« Il y en a marre des révolutionnaires ! Tout le monde est révolutionnaire ceci, révolutionnaire cela, mais personne ne s’attelle à la tâche de gouverner la Libye ! », se plaint un avocat de Benghazi, un des pionniers du Conseil national de transition, qui avait cru que le renversement de Kadhafi suffirait à ouvrir une ère de paix et de prospérité. « Il y a des hommes en armes partout, mais pas de police ni d’armée. C’est comme si la révolution libyenne n’était pas terminée, alors que cela fait bientôt trois ans que Tripoli est tombé. » Nul ne pensait que créer un État en Libye serait chose facile après les quatre décennies de règne personnel et iconoclaste du « Guide », qui avait tout fait pour qu’il n’y ait aucune institution solide en dehors du magistère de sa parole. Mais beaucoup estimaient tout de même qu’en raison de sa faible population, de sa situation géographique et de ses ressources pétrolières, la Libye possédait de sérieux atouts pour entamer sa transformation en démocratie arabe moderne assez rapidement.

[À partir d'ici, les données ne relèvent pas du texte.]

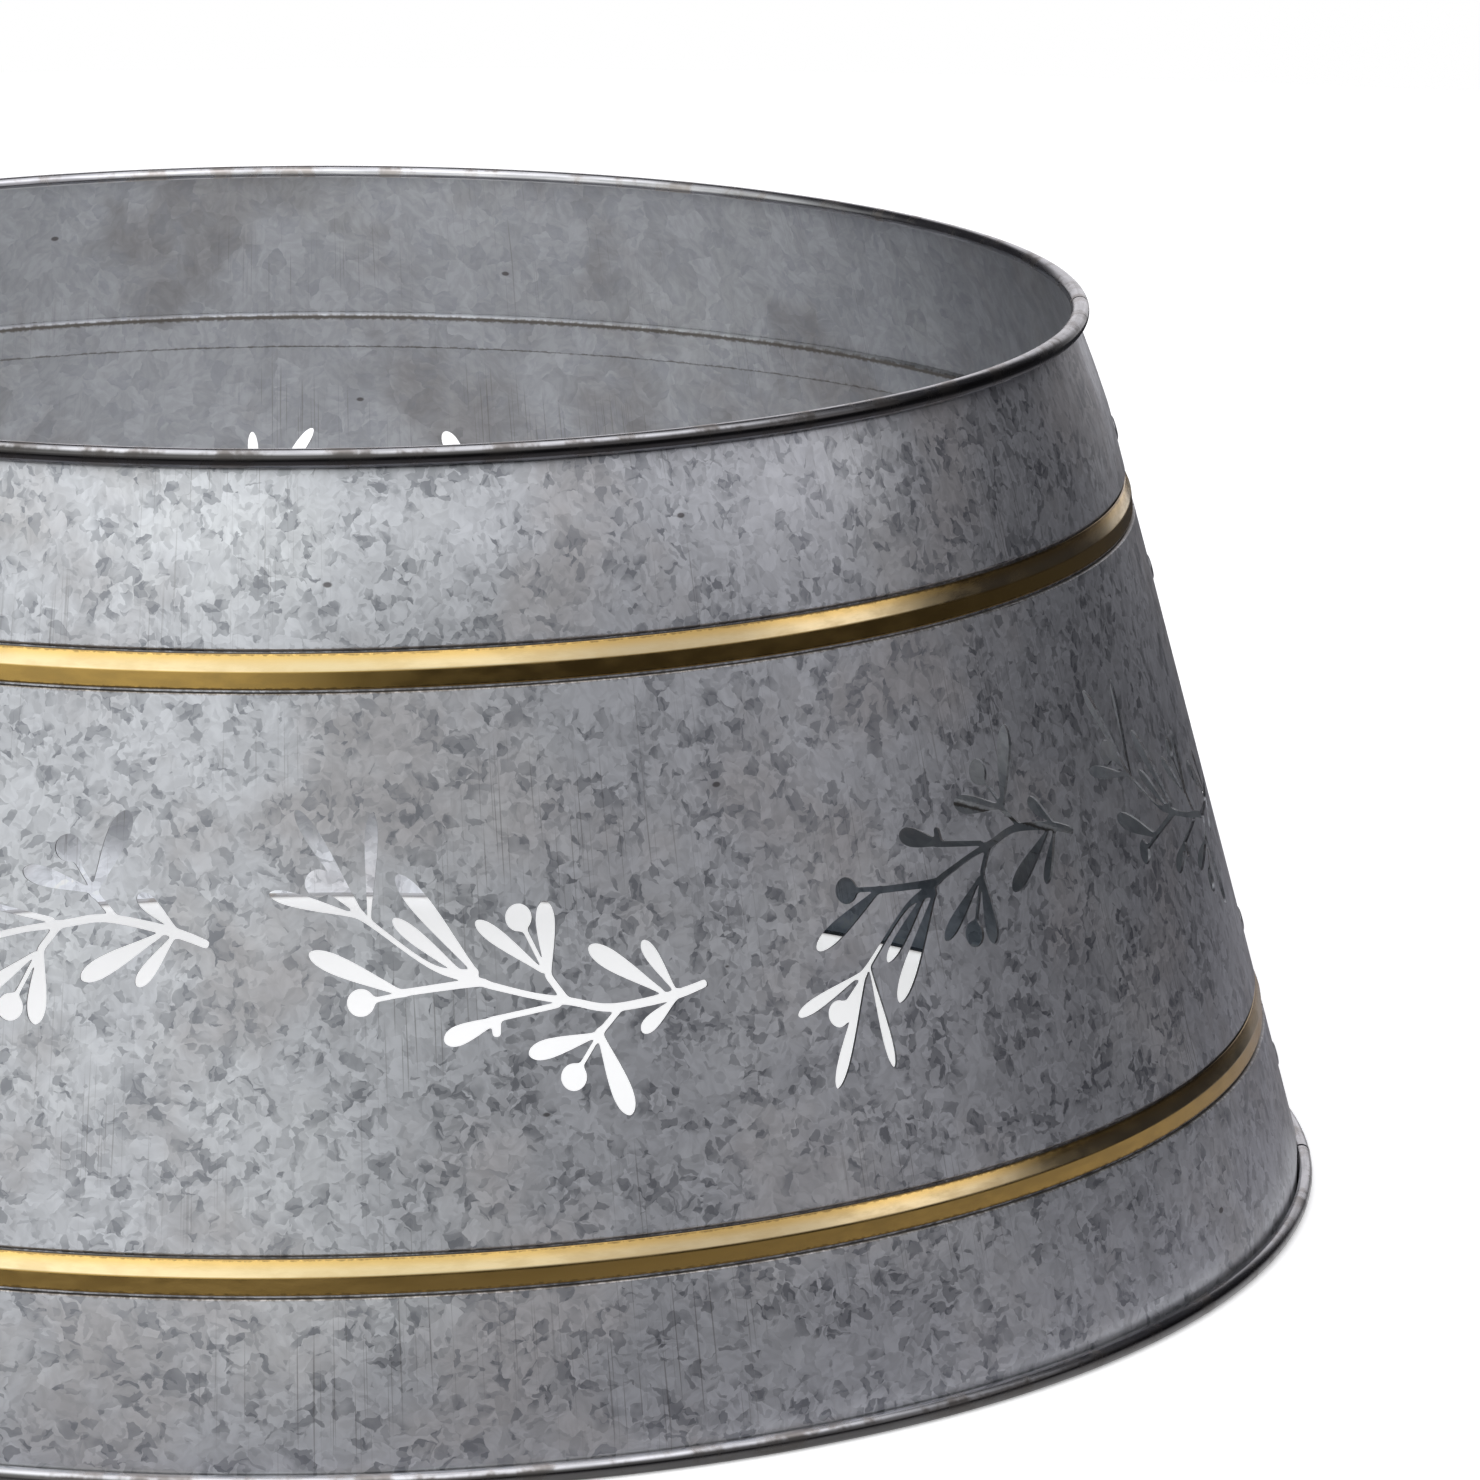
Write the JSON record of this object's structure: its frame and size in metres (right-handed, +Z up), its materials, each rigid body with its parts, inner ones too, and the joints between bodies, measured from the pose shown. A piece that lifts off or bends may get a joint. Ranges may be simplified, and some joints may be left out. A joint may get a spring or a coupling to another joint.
{
  "type": "christmas tree collar",
  "caption": "Round tapered Christmas tree collar of galvanised sheet, with mistletoe sprigs cut through it, gold bands and rolled rims.",
  "frame": {"origin": "centre of the collar on the ground plane, under the middle of the bottom rim", "axes": "+Z up along the collar's axis, towards the smaller rim; -Y out of the front panel, which faces the viewer; +X towards the right seam"},
  "size_m": [0.66, 0.66, 0.2892],
  "materials": {
    "galvanised_sheet": "hot-dip galvanised with a fine spangle",
    "gilt_band": "gilded, satin to bright",
    "rim_wire": "drawn wire, plain",
    "zinc_plated_hardware": "zinc plated, bright"
  },
  "bodies": {
    "root": {"front_panel": "galvanised_sheet", "rear_panel": "galvanised_sheet", "front_lower_band": "gilt_band", "rear_lower_band": "gilt_band", "front_upper_band": "gilt_band", "rear_upper_band": "gilt_band", "front_bottom_rim_wire": "rim_wire", "rear_bottom_rim_wire": "rim_wire", "front_top_rim_wire": "rim_wire", "rear_top_rim_wire": "rim_wire", "right_seam_screw_1": "zinc_plated_hardware", "right_seam_wing_nut_1": "zinc_plated_hardware", "right_seam_screw_2": "zinc_plated_hardware", "right_seam_wing_nut_2": "zinc_plated_hardware", "right_seam_screw_3": "zinc_plated_hardware", "right_seam_wing_nut_3": "zinc_plated_hardware", "right_seam_screw_4": "zinc_plated_hardware", "right_seam_wing_nut_4": "zinc_plated_hardware", "left_seam_screw_1": "zinc_plated_hardware", "left_seam_wing_nut_1": "zinc_plated_hardware", "left_seam_screw_2": "zinc_plated_hardware", "left_seam_wing_nut_2": "zinc_plated_hardware", "left_seam_screw_3": "zinc_plated_hardware", "left_seam_wing_nut_3": "zinc_plated_hardware", "left_seam_screw_4": "zinc_plated_hardware", "left_seam_wing_nut_4": "zinc_plated_hardware"}
  },
  "joints": []
}
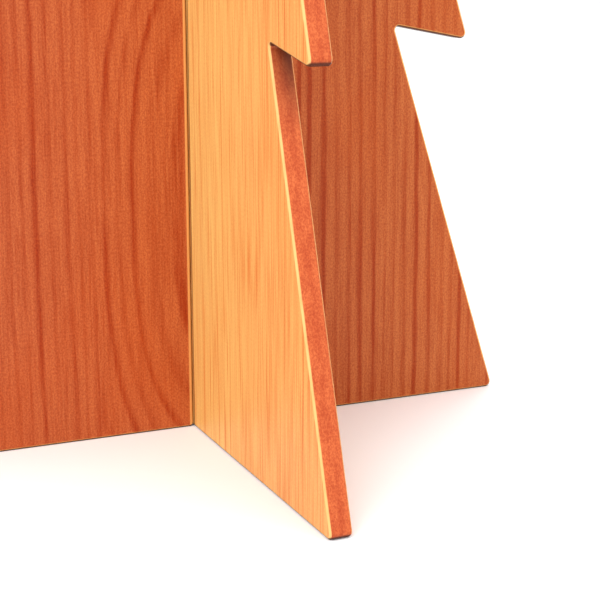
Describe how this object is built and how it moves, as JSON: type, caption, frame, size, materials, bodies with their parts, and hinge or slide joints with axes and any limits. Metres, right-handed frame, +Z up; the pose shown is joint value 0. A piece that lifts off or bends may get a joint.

Les élections parlementaires du 7 juillet 2012 étaient venues confirmer cet espoir, puisqu’elles s’étaient déroulées paisiblement et que, contrairement à ce qui s’était passé chez les voisins « révolutionnaires » tunisiens et égyptiens, les partis islamistes ou islamo-conservateurs n’avaient pas réalisé de très bons scores. Mais cette bonne nouvelle s’est immédiatement heurtée à deux « erreurs » ou « travers ».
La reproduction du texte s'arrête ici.